私は、サンフランシスコからワシントンへの機上で、ポーリング博士から贈られた小論文の抜刷を読んだ。……博士は、……「許容量というごとき〝敷居〟は存在しない、少なくとも遺伝での問題では」と主張しているのである。……私は、この旅行で原子力平和利用に伴う公害問題で欧米の心ある学者たちが真剣に考え行動し始めていることをじかに知ることができた。(『核絶対否定への歩み』、22―23頁)
さらに、「反原発の理論」(1979年)では、次のようにまとめている。
被爆二八周年(一九七三年)の原水禁大会には、……タンプリン博士が来日した。

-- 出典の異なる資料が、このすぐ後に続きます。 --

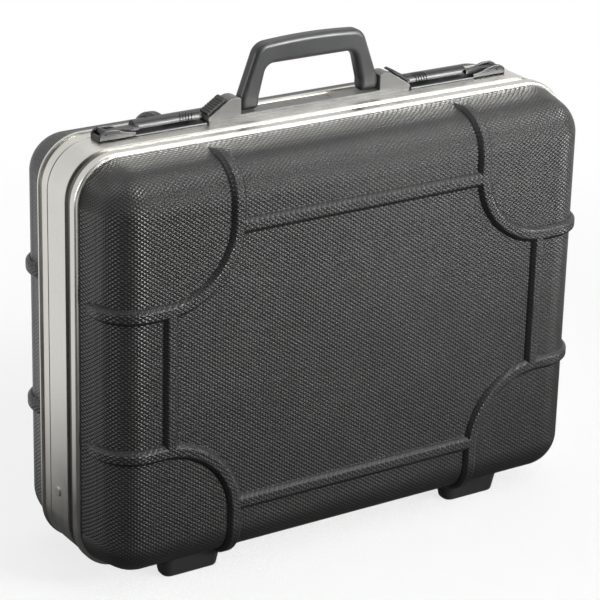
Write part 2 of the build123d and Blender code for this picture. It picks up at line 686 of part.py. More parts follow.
def stay_link(inset, start, end, start_bore, end_bore):
    """A flat link on the right-hand side, between two pivots given by Y and height."""
    tilt = degrees(atan2(end[1] - start[1], end[0] - start[0]))
    with BuildPart() as link:
        with BuildSketch(Plane.YZ.offset(CASE_WIDTH / 2 - inset - LINK_THICKNESS)):
            with Locations(((start[0] + end[0]) / 2, (start[1] + end[1]) / 2)):
                SlotCenterToCenter(LINK_LENGTH, LINK_WIDTH, rotation=tilt)
            with Locations(start):
                Circle(start_bore, mode=Mode.SUBTRACT)
            with Locations(end):
                Circle(end_bore, mode=Mode.SUBTRACT)
        extrude(amount=LINK_THICKNESS)
    return link.part


STAY_BORE = STAY_PIN_RADIUS + PIN_CLEARANCE
FRONT_PIVOT = (STAY_FRONT_PIVOT_Y, FRONT_PIVOT_Z)
BACK_PIVOT = (STAY_BACK_PIVOT_Y, BACK_PIVOT_Z)

with BuildPart() as right_front_link:
    add(stay_link(FRONT_LINK_INSET, FRONT_PIVOT, MIDDLE_PIVOT, STAY_BORE, STAY_PIN_RADIUS))
right_front_link.part.label = "right_front_link"
export_step(right_front_link.part, "parts/right_front_link.step")

with BuildPart() as right_back_link:
    add(stay_link(BACK_LINK_INSET, BACK_PIVOT, MIDDLE_PIVOT, STAY_BORE, STAY_BORE))
right_back_link.part.label = "right_back_link"
export_step(right_back_link.part, "parts/right_back_link.step")

with BuildPart() as right_link_rivet:
    add(turned_pin(
        Plane(origin=(CASE_WIDTH / 2, MIDDLE_PIVOT[0], MIDDLE_PIVOT[1]), z_dir=(-1, 0, 0)),
        (
            (FRONT_LINK_INSET - STAY_HEAD_HEIGHT, FRONT_LINK_INSET, STAY_HEAD_RADIUS),
            (FRONT_LINK_INSET, BACK_LINK_BACK + BODY_GAP, STAY_PIN_RADIUS),
            (BACK_LINK_BACK + BODY_GAP, BACK_LINK_BACK + BODY_GAP + STAY_HEAD_HEIGHT, STAY_HEAD_RADIUS),
        ),
    ))
right_link_rivet.part.label = "right_link_rivet"
export_step(right_link_rivet.part, "parts/right_link_rivet.step")

with BuildPart() as left_front_link:
    mirror(right_front_link.part, about=Plane.YZ)
left_front_link.part.label = "left_front_link"
export_step(left_front_link.part, "parts/left_front_link.step")

with BuildPart() as left_back_link:
    mirror(right_back_link.part, about=Plane.YZ)
left_back_link.part.label = "left_back_link"
export_step(left_back_link.part, "parts/left_back_link.step")

with BuildPart() as left_link_rivet:
    mirror(right_link_rivet.part, about=Plane.YZ)
left_link_rivet.part.label = "left_link_rivet"
export_step(left_link_rivet.part, "parts/left_link_rivet.step")

# ---------------------------------------------------------------- handle and its base

with BuildPart() as handle_pins:
    with BuildSketch(Plane.YZ.offset(HANDLE_PIN_INNER)):
        with Locations((FITTING_Y, HANDLE_PIVOT_Z)):
            Circle(HANDLE_PIN_RADIUS)
    extrude(amount=HANDLE_PIN_OUTER - HANDLE_PIN_INNER)
    mirror(about=Plane.YZ)
handle_pins.part.label = "handle_pins"
export_step(handle_pins.part, "parts/handle_pins.step")

# A plate lies under the whole length of the handle's base
with BuildPart() as base_plate:
    with BuildSketch(Plane.XY.offset(BAND_TOP)):
        with Locations((0, FITTING_Y)):
            RectangleRounded(2 * HANDLE_BASE_HALF, FITTING_WIDTH, FITTING_CORNER)
    extrude(amount=PLATE_THICKNESS)
base_plate.part.label = "base_plate"
export_step(base_plate.part, "parts/base_plate.step")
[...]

……博士は、「原子炉は、いまだかつて人類が経験したことのないような大事故の可能性をもっている」とし、炉心溶解による大量の放射能流出を語る。……
さらに、博士が力説したのは原子炉が大量につくりだす放射性物質の問題、放射性廃棄物の究極的処理の未解決の問題、最後に、最大の問題としてプルトニウムの軍事転用と核拡散の問題はもとより、その絶望的な猛毒性の問題、その管理のために私たちの子孫が永久的にこうむる重圧の問題──。原発反対の基本理論は、ほとんど解き尽くされたのである。(同上書、25―27頁)
もし氏が東電福島第一原発事故を目の当たりにしていたら、その憤りと嘆きは如何ばかりのものであったろうか。氏の思索と実践は、核兵器問題を軸としつつも、それに限定されたものではなく、原子力発電による放射能被害、さらには、「戦争をとめられるか」という根本的な困難をも見すえてのものであった。ロシアによるウクライナ侵攻後、原子力発電所攻撃のリスクをも含めた意味での「核の危機」は一層切迫したものとなっており、森瀧市郎の問いかけはますます重いものとなっている。
最後に、氏の視点と遺志を引き継いだ次女・春子氏も、反核運動だけでなく、劣化ウラン弾禁止運動、インドやコンゴのウラン採掘場での汚染問題、被害者や医師への支援活動などに取り組んできていること、そして被曝80周年にあたる今年の10月、広島では2015年に続き、「世界核被害者フォーラム」が再び開催されることを記して本稿を閉じたい。
(かざし のぶお・哲学、日本思想)
*本稿は、拙稿「原点から問い直す反核・平和思想──平塚らいてう・丸山眞男・森瀧市郎」(『平和研究』45号、2015年)をふまえたものである。森瀧市郎のエッセイの多くは、増補改訂版『核と人類は共存できない』(七つ森書館、2015年)に再録されている。昨年見つかった被曝直後の記録については、「被爆時マグネシウム様の光 故森滝市郎さん「さいやく記」惨禍次代に伝える」(中國新聞デジタル、2025年1月1日)を参照されたい。